In years after that particular debacle I played the good sport and continued to attend Super Bowl parties where I entertained myself with such exciting pursuits as herding small children, cleaning the host's kitchen, lobster claw puppetry, and championship Doritos stacking. I tried taking a book to read but this was considered seriously deviant and anti-social behavior.  Finally, I came to my senses and decided it was idiotic to torment myself with attending these affairs when I was the only one in attendance who didn't care even a tiny bit about the game. (Actually, apathy might have been considered an improvement in my opinion of football.)  If I stayed home while the football fans attended I didn't have to feign interest or behave in socially appropriate ways for a group setting.  I have enjoyed myself on SuperBowl Sunday ever since.  Tomorrow: How I Entertained Myself or I Prefer the Company of Dead People to Football Fans.

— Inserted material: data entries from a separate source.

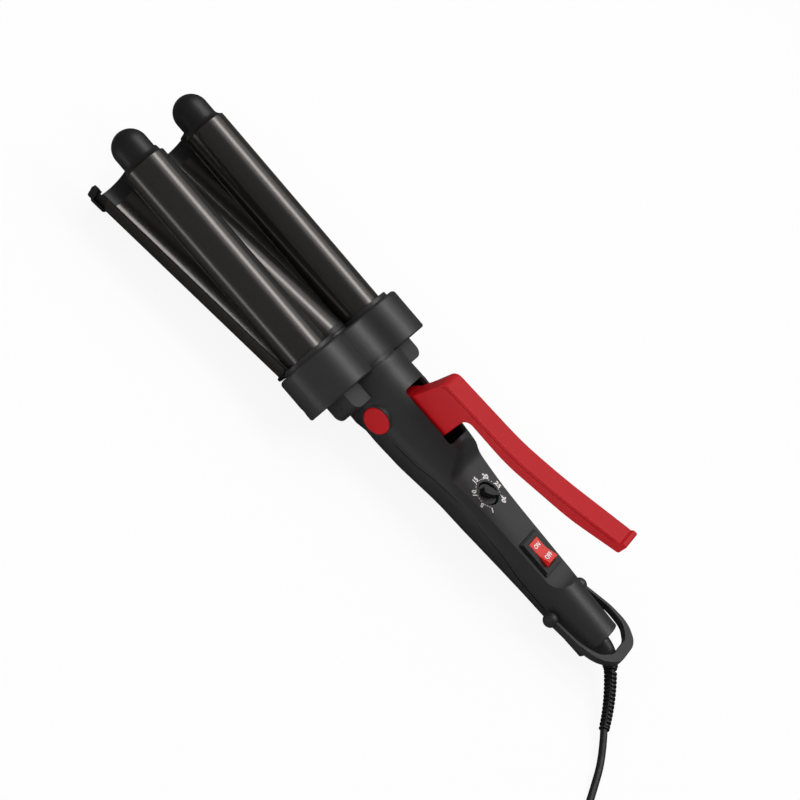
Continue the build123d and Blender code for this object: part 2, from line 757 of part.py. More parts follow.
def jaw_tip_cap():
    """The jaw's plastic end: a cup under the ridge, and a clip, a notched wall and a lug at each rim."""
    end = jaw_front + tip_cap_length
    wall_end = end - end_wall_sink
    rim_y = half_spacing + scallop_radius
    cap = along(wave_outline(0, tip_cap_core), jaw_front, end)
    cap += along(wave_outline(0, tip_cap_thick), jaw_front + tip_clip[0], jaw_front + tip_clip[1])
    for side in (1, -1):
        near, far = sorted((side * half_spacing, side * 2 * half_spacing))
        cap -= block((jaw_front, end), (near, far), (tip_clip_top, 2 * jaw_rim_height))
    cap += along(wave_outline(0, jaw_sheet), jaw_front, end)
    floor = block((jaw_front, wall_end), (-cover_half_width, cover_half_width),
                  (cover_bottom, cover_bottom + cover_thick))
    wall = along(cavity_outline(0), wall_end - cap_wall, wall_end)
    wall += block((wall_end - cap_wall, wall_end), (-cover_half_width, cover_half_width),
                  (cover_bottom, cover_bottom + cover_thick + 1))
    cap += without_scallops(floor + wall, jaw_front, end)
    for side in (1, -1):
        near, far = sorted((side * rim_y, side * (rim_y + tip_lug_width)))
        notch = (jaw_front + tip_notch[0], jaw_front + tip_notch[1])
        cap -= block(notch, (near, far), (0, 2 * jaw_rim_height))
        lug = block((jaw_front + tip_lug[0], jaw_front + tip_lug[1]), (near, far), tip_lug_z)
        cap += fillet(lug.edges().filter_by(Axis.Y), tip_lug_round)
        near, far = sorted((side * rim_y, side * (rim_y + jaw_sheet)))
        cap += block((notch[1], jaw_front + tip_lug[0] + tip_lug_round), (near, far), (0, tip_rim_top))
    return opened(cap)


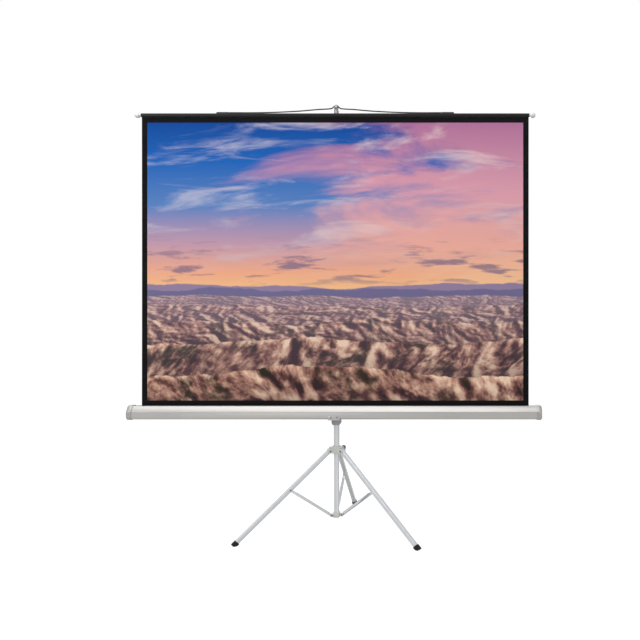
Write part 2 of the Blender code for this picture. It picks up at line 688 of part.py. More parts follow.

Thursday, February 02, 2012

Friday 55-Shattered

An invisible weakness
gives birth to a barely perceptible flaw.
Pressure applied
spreads a single crack
into a brittle web
ready to send shards
raining to the floor
with
just
a
breath.
Mirrored splinters
threaten innocent feet,
and helping hands.
I kneel
wondering 
if the damage can be cleared
                                                                and repaired
                                                                without wounds being multiplied.